RELATED: DC Announces Wonder Woman: Steve Trevor One-Shot

George Perez and Greg Potter then completely rebooted Wonder Woman following Crisis on Infinite Earths and their solution to the Steve Trevor incident was to make Steve Trevor much older than Diana, thus eliminating him from the realm of love interests (not only that, but now it was Trevor's mother who first made contact with the Amazons during World War II)...

Steve remained a supporting character during George Perez's stint on the title, but when Perez left after five years, Steve was also pretty much eliminated from this volume of Wonder Woman for the next twenty years.
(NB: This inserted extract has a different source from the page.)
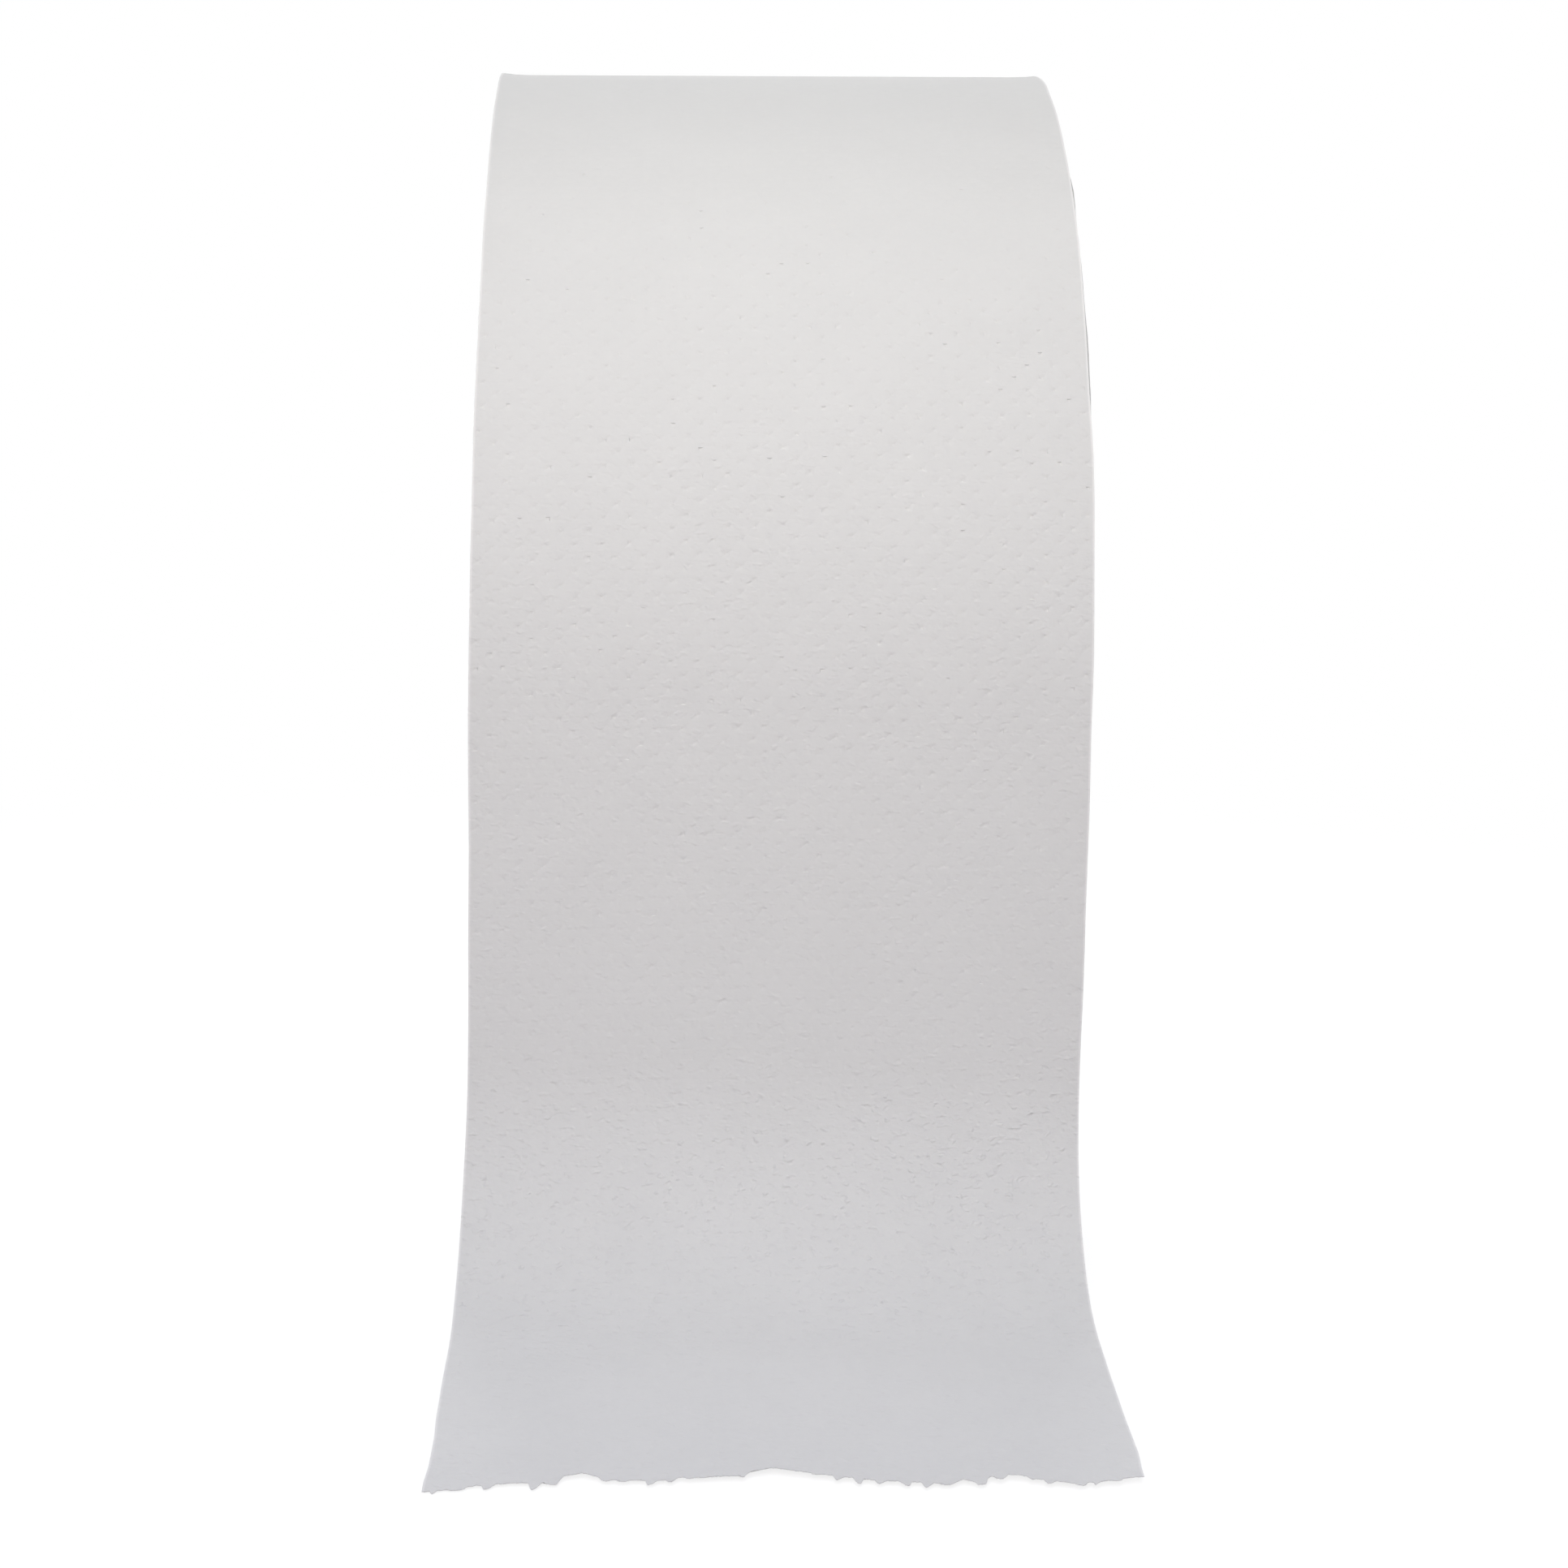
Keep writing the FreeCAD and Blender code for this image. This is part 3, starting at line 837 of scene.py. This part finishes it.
def tissue_finish():
    """Soft white tissue: crepe, fibres, faint clouds, and paler fluff with a painted highlight on
    its cut edges.

    It is crumpled a little where it was handled: more down the front, and most in the bend.
    """
    made = bpy.data.materials.get("embossed_tissue")
    if made:
        return made
    look = bpy.context.scene.roll_look
    material, tree, shader = new_material("embossed_tissue", 0.95)
    shader.inputs["Sheen Weight"].default_value = 0.12
    shader.inputs["Sheen Roughness"].default_value = 0.6
    paper = add_node(tree, "ShaderNodeUVMap", uv_map="sheet").outputs["UV"]
    crepe = mapped_noise(tree, paper, (1.8 * MM, 0.6 * MM, 1), 3.0)
    fibre = mapped_noise(tree, paper, (1.1 * MM, 0.8 * MM, 1), 3.0)
    bumps = spots(tree, paper, (1.5 * MM, 1.1 * MM, 1))
    pits = spots(tree, paper, (1.7 * MM, 1.2 * MM, 1))
    cloud = mapped_noise(tree, paper, (16 * MM, 12 * MM, 1), 2.0)
    height = added(tree, scaled(tree, crepe, 0.55), scaled(tree, fibre, 0.65))
    free = along_sheet(tree, paper, -110 * MM, 10 * MM)
    bent = scaled(tree, along_sheet(tree, paper, 92 * MM, 118 * MM), -1.0)
    bent = added(tree, bent, along_sheet(tree, paper, 48 * MM, 70 * MM))
    rough = added(tree, scaled(tree, free, 0.15, 0.65), scaled(tree, bent, 0.5))
    relief = multiplied(tree, height, rough)
    crumple = added(tree, scaled(tree, free, 0.36, 0.06), scaled(tree, bent, 0.42))
    handled = added(tree, bumps, scaled(tree, pits, -1.0))
    relief = added(tree, relief, multiplied(tree, handled, crumple))
    bumped(tree, shader, relief, 1.0, 0.12 * MM)
    dark = [0.955 * part for part in look.tissue]
    light = [1.13 * part for part in look.tissue]
    share = added(tree, scaled(tree, cloud, 0.23), scaled(tree, height, 0.19, -0.06))
    # paler fluff and a painted highlight of the lit cut edge, along both cut edges
    share = added(tree, share, scaled(tree, cut_edge_fluff_and_highlight(tree, paper), 0.8))
    tree.links.new(blended(tree, share, dark, light), shader.inputs["Base Color"])
    return material


def turn_edge_finish():
    """The cut edges of the turns: fine uneven rings, with painted shade just under the outer
    sheet.
    """
    look = bpy.context.scene.roll_look
    material, tree, shader = new_material("turn_edges", 0.95)
    place = add_node(tree, "ShaderNodeTexCoord").outputs["Object"]
    parts = add_node(tree, "ShaderNodeSeparateXYZ")
    tree.links.new(place, parts.inputs[0])
    flat = add_node(tree, "ShaderNodeCombineXYZ")
    tree.links.new(parts.outputs["Y"], flat.inputs["X"])
    tree.links.new(parts.outputs["Z"], flat.inputs["Y"])
    radius = add_node(tree, "ShaderNodeVectorMath", operation="LENGTH")
    tree.links.new(flat.outputs[0], radius.inputs[0])
    outward = add_node(tree, "ShaderNodeVectorMath", operation="NORMALIZE")
    tree.links.new(flat.outputs[0], outward.inputs[0])
    around = add_node(tree, "ShaderNodeSeparateXYZ")
    tree.links.new(outward.outputs[0], around.inputs[0])
    ring = add_node(tree, "ShaderNodeCombineXYZ")
    tree.links.new(scaled(tree, radius.outputs["Value"], 1 / (0.32 * MM)), ring.inputs["X"])
    tree.links.new(scaled(tree, around.outputs["X"], 2.2), ring.inputs["Y"])
    tree.links.new(scaled(tree, around.outputs["Y"], 2.2), ring.inputs["Z"])
    lines = add_node(tree, "ShaderNodeTexNoise", Scale=1.0, Detail=2.0)
    tree.links.new(ring.outputs[0], lines.inputs["Vector"])
    wide_ring = add_node(tree, "ShaderNodeVectorMath", operation="MULTIPLY")
    wide_ring.inputs[1].default_value = (0.11, 0.4, 0.4)
    bands = add_node(tree, "ShaderNodeTexNoise", Scale=1.0, Detail=2.0)
    tree.links.new(ring.outputs[0], wide_ring.inputs[0])
    tree.links.new(wide_ring.outputs[0], bands.inputs["Vector"])
    fluff = mapped_noise(tree, place, (0.5 * MM, 0.5 * MM, 0.5 * MM), 3.0)
    height = added(tree, lines.outputs["Fac"], scaled(tree, fluff, 0.4))
    bumped(tree, shader, height, 0.8, 0.15 * MM)
    rim = ROLL_HIGH.z
    # painted shade: the rim just under the outer sheet darkens towards half the tissue colour
    painted_gap_shade = risen(tree, radius.outputs["Value"], rim - 1.0 * MM, rim - 0.6 * MM)
    dark = [0.74 * part for part in look.tissue]
    light = [min(1.0, 1.03 * part) for part in look.tissue]
    share = added(tree, scaled(tree, height, 1.7, -0.95), bands.outputs["Fac"])
    shade = add_node(tree, "ShaderNodeMix", data_type="RGBA")
    shade.inputs[7].default_value = (*[0.5 * part for part in look.tissue], 1)
    tree.links.new(painted_gap_shade, shade.inputs[0])
    tree.links.new(blended(tree, share, dark, light), shade.inputs[6])
    tree.links.new(shade.outputs[2], shader.inputs["Base Color"])
    return material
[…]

When the New 52 reboot occurred in 2011, Steve Trevor's fate was changed once again! He was once more the person who crash-landed on Paradise Island and he was the person who was Wonder Woman's entry into the world. He was her liasion and he became an agent in a superhero response group called ARGUS.

Here he is with Wonder Woman in her early years in the United States in Justice League #3 (by Geoff Johns, Jim Lee and Scott Williams)...

As an ARGUS agent (and the liasion to the Justice League), Steve has had a lot of his own adventures for the first time, even having his own short-lived Justice League team (Justice League of America). During Greg Rucka's run on Wonder Woman in DC Comics' Rebirth, Steve has been a major cast member in the series. It has taken him over 75 years, but Steve Trevor finally seems like a character who can exist independently of Wonder Woman.

Of course, the new film is set in World War I, so obviously Steve Trevor will die before modern times, but will he make it out of the film alive, or will this be yet another Steve Trevor death? Watch Wonder Woman this week to find out!